# Challenge:
Using the listing below, set down each line from the line containing "160, 175, 12));" through the line containing "obj.matrix_parent_inverse = Matrix.Identity(4)", both ends included, exactly and with nothing added.

── Dataset excerpt

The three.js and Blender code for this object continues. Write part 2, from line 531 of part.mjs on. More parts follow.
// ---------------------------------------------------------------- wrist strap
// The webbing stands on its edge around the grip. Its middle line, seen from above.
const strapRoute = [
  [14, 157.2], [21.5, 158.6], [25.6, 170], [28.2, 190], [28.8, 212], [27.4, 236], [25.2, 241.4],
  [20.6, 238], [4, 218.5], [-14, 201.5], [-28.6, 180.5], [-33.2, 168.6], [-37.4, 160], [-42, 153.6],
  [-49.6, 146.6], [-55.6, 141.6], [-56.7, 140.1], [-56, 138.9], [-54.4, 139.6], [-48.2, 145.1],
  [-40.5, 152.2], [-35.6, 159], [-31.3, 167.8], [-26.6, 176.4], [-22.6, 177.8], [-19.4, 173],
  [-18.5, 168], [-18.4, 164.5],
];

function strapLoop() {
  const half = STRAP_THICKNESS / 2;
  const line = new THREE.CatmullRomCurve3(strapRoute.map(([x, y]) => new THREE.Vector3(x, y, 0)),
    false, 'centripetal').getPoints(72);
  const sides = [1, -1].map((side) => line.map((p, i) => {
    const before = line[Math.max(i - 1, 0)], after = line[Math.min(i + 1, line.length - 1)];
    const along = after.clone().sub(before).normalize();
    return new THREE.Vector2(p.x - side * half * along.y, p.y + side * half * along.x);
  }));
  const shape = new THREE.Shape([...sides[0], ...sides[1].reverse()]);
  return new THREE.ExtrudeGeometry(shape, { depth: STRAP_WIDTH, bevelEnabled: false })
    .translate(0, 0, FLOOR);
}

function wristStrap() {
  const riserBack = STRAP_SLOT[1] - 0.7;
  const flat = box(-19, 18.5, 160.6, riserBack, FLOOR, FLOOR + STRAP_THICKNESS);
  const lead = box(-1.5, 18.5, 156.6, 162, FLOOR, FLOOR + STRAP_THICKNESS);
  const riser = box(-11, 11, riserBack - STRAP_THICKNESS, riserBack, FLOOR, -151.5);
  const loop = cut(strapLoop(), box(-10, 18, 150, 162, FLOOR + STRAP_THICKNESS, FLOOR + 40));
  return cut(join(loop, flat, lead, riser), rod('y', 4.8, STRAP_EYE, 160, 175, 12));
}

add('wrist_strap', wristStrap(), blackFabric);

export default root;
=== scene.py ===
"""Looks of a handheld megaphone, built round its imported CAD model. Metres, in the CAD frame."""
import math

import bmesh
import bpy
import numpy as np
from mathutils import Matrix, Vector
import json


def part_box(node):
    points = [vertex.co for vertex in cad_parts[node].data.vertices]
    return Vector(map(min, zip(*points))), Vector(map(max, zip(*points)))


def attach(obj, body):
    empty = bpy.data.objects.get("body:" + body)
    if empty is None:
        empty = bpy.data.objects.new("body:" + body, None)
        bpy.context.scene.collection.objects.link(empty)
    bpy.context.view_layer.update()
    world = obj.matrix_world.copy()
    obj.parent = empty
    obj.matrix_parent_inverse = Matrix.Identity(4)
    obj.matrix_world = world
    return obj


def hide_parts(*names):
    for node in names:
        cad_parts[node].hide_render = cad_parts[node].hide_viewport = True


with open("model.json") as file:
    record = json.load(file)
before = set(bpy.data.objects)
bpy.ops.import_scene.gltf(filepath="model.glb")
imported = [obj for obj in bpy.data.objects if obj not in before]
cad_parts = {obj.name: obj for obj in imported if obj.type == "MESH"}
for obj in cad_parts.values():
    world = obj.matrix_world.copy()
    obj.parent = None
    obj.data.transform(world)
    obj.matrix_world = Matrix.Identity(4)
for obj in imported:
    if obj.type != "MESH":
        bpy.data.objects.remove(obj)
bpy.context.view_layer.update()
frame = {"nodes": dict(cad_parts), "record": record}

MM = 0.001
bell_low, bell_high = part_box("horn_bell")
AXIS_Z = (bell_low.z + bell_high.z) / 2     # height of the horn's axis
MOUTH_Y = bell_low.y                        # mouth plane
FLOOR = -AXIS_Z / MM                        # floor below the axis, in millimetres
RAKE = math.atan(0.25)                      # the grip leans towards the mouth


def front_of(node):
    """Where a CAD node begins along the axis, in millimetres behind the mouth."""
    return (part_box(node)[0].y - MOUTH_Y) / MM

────

# Reply to the exercise:
  return cut(join(loop, flat, lead, riser), rod('y', 4.8, STRAP_EYE, 160, 175, 12));
}

add('wrist_strap', wristStrap(), blackFabric);

export default root;
=== scene.py ===
"""Looks of a handheld megaphone, built round its imported CAD model. Metres, in the CAD frame."""
import math

import bmesh
import bpy
import numpy as np
from mathutils import Matrix, Vector
import json


def part_box(node):
    points = [vertex.co for vertex in cad_parts[node].data.vertices]
    return Vector(map(min, zip(*points))), Vector(map(max, zip(*points)))


def attach(obj, body):
    empty = bpy.data.objects.get("body:" + body)
    if empty is None:
        empty = bpy.data.objects.new("body:" + body, None)
        bpy.context.scene.collection.objects.link(empty)
    bpy.context.view_layer.update()
    world = obj.matrix_world.copy()
    obj.parent = empty
    obj.matrix_parent_inverse = Matrix.Identity(4)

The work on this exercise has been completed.